Have you ever seen a job posting asking for someone with a significantly different skill set from what the group already has? Hiring managers want to find cookie-cutters that can make cookies of a very similar shape that their team bakes.
I think this is not optimal in long term. This bias creates groups with a narrow pool of experience and expertise.
I have to consider myself a cookie cutter too. The choices I made in the code I design are be biased by my other work.
Summary
We can’t change who we are, we are unlikely to change the industry.
Instead, we can try to train “good movements” into our “muscle memory” and grow our bag of tricks.
“In short, I suggest that the programmer should continue to understand what he is doing, that his growing product remains firmly within his intellectual grip.”
Edsger W. Dijkstra
My conclusion is this: it does not really matter if I get stuck and can’t figure it out for a few days.
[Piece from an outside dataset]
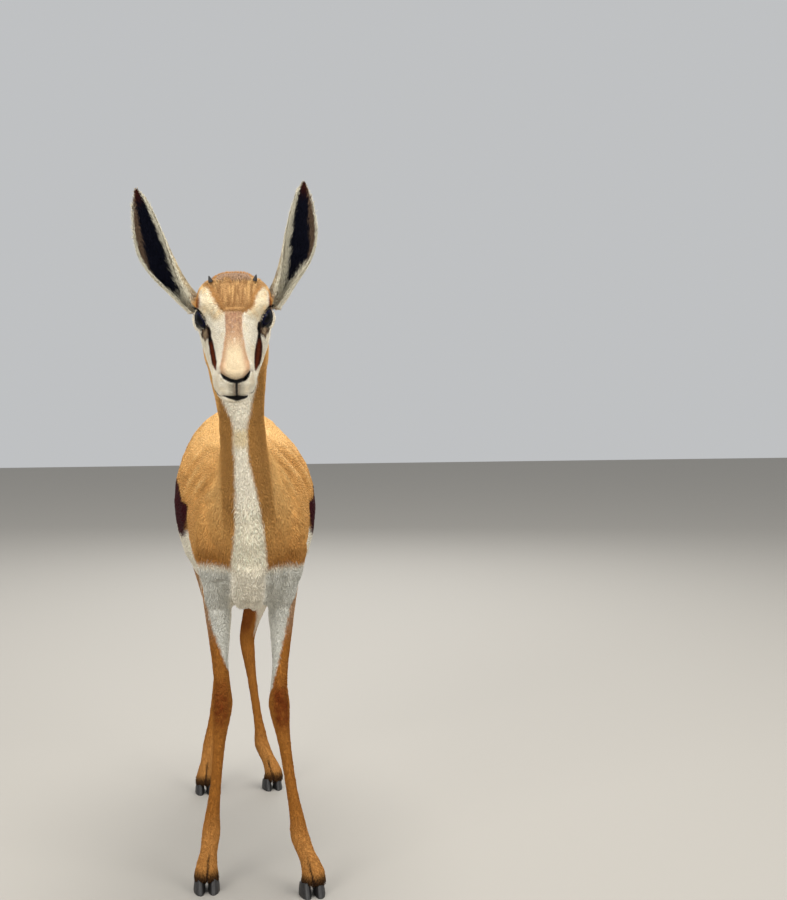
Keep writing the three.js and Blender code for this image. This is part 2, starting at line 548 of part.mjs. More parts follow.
// A leg in its lengths, with the two claws of its hoof and the two dewclaws behind its fetlock.
function addLeg(name, stations, { names, cuts }, leg, scale) {
  const limb = limbLoft(stations);
  const clear = limbLoft(stations, 2, GAP);
  const heel = valuesAt(stations, stations.length - 3.6); // a little below the fetlock
  const edges = [Infinity, ...cuts, -Infinity];
  names.forEach((part, i) => {
    let length = limb;
    if (i > 0) length = length.trimByPlane([0, 0, -1], -(edges[i] - GAP / 2));
    if (i < cuts.length) length = length.trimByPlane([0, 0, 1], edges[i + 1] + GAP / 2);
    addPart(`${name}_${part}`, length, COAT.brown);
  });
  for (const side of [1, -1]) {
    const end = side === leg.sign ? "outer" : "inner";
    const hoof = claw(leg.foot, leg.toeY, side, leg.turn * leg.sign, scale);
    addPart(`${name}_claw_${end}`, hoof.subtract(clear), HORN, 0.45);
    addPart(`${name}_dewclaw_${end}`, dewclaw(heel, side, scale).subtract(clear), HORN, 0.45);
  }
}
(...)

For some problems I will be stuck for much longer.
I am talking about pursuit of a well designed code, not finding a brute-force kludge.
What really matters is not giving up and eventually figuring it out.
“You must understand, young Hobbit, it takes a long time to say anything in Old Entish. And we never say anything unless it is worth taking a long time to say.”
J.R.R Tolkien and Treebeard
The original version of this post had bugs.
Yeah, what really matters is not giving up and eventually figuring it out;) I this post I ate my own dog food.